Extract, unchanged, each line of the listing below from its first line through the line that contains "spots(TONES, x, y)", inclusive, and nothing else.
***** Data shown
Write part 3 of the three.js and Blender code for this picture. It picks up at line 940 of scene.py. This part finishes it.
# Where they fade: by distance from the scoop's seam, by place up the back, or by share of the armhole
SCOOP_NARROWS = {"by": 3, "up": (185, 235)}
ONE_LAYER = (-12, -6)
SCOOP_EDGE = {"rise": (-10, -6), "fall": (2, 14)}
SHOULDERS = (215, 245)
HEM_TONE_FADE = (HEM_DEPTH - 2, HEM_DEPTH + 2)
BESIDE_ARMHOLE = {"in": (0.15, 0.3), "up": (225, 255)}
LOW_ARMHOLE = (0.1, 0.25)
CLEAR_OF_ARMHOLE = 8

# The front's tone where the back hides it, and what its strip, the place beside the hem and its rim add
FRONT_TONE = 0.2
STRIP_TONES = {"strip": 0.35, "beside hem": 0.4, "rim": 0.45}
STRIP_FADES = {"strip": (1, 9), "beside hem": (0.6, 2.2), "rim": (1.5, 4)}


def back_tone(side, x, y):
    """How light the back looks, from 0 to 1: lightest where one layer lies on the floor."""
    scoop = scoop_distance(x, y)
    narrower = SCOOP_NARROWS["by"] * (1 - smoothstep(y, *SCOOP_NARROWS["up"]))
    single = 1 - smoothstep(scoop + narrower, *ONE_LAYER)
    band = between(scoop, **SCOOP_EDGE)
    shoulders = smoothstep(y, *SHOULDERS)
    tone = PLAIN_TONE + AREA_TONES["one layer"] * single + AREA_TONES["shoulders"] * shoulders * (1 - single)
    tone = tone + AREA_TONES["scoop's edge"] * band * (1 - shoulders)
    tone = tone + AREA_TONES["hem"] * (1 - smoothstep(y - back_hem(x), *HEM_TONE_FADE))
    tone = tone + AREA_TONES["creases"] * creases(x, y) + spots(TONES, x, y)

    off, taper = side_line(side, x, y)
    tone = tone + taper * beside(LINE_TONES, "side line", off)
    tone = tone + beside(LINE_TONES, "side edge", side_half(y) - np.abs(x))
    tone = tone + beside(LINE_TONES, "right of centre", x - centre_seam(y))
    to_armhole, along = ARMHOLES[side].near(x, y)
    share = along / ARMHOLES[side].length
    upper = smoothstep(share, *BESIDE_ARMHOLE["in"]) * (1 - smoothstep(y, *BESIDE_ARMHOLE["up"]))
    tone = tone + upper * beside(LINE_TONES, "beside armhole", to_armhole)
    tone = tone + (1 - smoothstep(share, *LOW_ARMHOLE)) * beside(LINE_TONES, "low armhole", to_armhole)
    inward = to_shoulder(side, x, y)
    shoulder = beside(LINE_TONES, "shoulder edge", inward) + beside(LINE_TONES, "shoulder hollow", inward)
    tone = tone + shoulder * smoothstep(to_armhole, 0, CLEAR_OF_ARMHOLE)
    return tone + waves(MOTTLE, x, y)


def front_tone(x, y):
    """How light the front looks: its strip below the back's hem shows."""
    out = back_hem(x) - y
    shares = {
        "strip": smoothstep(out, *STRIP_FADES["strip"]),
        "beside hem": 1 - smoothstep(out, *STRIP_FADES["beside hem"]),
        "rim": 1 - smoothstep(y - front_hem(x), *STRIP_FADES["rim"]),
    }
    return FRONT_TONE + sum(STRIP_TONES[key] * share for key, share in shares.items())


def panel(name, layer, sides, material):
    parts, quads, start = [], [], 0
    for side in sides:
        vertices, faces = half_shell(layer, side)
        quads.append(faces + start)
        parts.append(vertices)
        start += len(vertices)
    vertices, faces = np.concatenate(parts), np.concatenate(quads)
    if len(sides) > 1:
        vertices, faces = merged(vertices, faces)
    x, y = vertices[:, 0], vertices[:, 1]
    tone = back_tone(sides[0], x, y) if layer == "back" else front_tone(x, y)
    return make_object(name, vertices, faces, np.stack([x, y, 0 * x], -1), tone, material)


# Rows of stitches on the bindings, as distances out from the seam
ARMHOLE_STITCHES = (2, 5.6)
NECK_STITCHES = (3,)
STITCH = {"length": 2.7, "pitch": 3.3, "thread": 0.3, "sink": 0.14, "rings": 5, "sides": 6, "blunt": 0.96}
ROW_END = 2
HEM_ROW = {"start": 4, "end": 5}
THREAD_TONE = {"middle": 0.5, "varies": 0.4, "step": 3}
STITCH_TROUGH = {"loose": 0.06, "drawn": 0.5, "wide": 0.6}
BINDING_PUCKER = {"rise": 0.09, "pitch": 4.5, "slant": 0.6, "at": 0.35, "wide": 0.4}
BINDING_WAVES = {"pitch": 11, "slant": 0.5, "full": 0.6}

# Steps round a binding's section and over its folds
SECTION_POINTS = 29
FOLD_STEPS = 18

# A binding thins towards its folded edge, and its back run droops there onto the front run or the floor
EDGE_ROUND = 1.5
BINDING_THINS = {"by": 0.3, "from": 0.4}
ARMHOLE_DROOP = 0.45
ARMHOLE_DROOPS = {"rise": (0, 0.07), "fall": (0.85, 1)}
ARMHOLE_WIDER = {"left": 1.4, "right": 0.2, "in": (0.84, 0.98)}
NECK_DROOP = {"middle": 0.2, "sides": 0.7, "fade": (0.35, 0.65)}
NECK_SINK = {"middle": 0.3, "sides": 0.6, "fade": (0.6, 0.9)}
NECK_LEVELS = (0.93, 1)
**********
## Completed task
Write part 3 of the three.js and Blender code for this picture. It picks up at line 940 of scene.py. This part finishes it.
# Where they fade: by distance from the scoop's seam, by place up the back, or by share of the armhole
SCOOP_NARROWS = {"by": 3, "up": (185, 235)}
ONE_LAYER = (-12, -6)
SCOOP_EDGE = {"rise": (-10, -6), "fall": (2, 14)}
SHOULDERS = (215, 245)
HEM_TONE_FADE = (HEM_DEPTH - 2, HEM_DEPTH + 2)
BESIDE_ARMHOLE = {"in": (0.15, 0.3), "up": (225, 255)}
LOW_ARMHOLE = (0.1, 0.25)
CLEAR_OF_ARMHOLE = 8

# The front's tone where the back hides it, and what its strip, the place beside the hem and its rim add
FRONT_TONE = 0.2
STRIP_TONES = {"strip": 0.35, "beside hem": 0.4, "rim": 0.45}
STRIP_FADES = {"strip": (1, 9), "beside hem": (0.6, 2.2), "rim": (1.5, 4)}


def back_tone(side, x, y):
    """How light the back looks, from 0 to 1: lightest where one layer lies on the floor."""
    scoop = scoop_distance(x, y)
    narrower = SCOOP_NARROWS["by"] * (1 - smoothstep(y, *SCOOP_NARROWS["up"]))
    single = 1 - smoothstep(scoop + narrower, *ONE_LAYER)
    band = between(scoop, **SCOOP_EDGE)
    shoulders = smoothstep(y, *SHOULDERS)
    tone = PLAIN_TONE + AREA_TONES["one layer"] * single + AREA_TONES["shoulders"] * shoulders * (1 - single)
    tone = tone + AREA_TONES["scoop's edge"] * band * (1 - shoulders)
    tone = tone + AREA_TONES["hem"] * (1 - smoothstep(y - back_hem(x), *HEM_TONE_FADE))
    tone = tone + AREA_TONES["creases"] * creases(x, y) + spots(TONES, x, y)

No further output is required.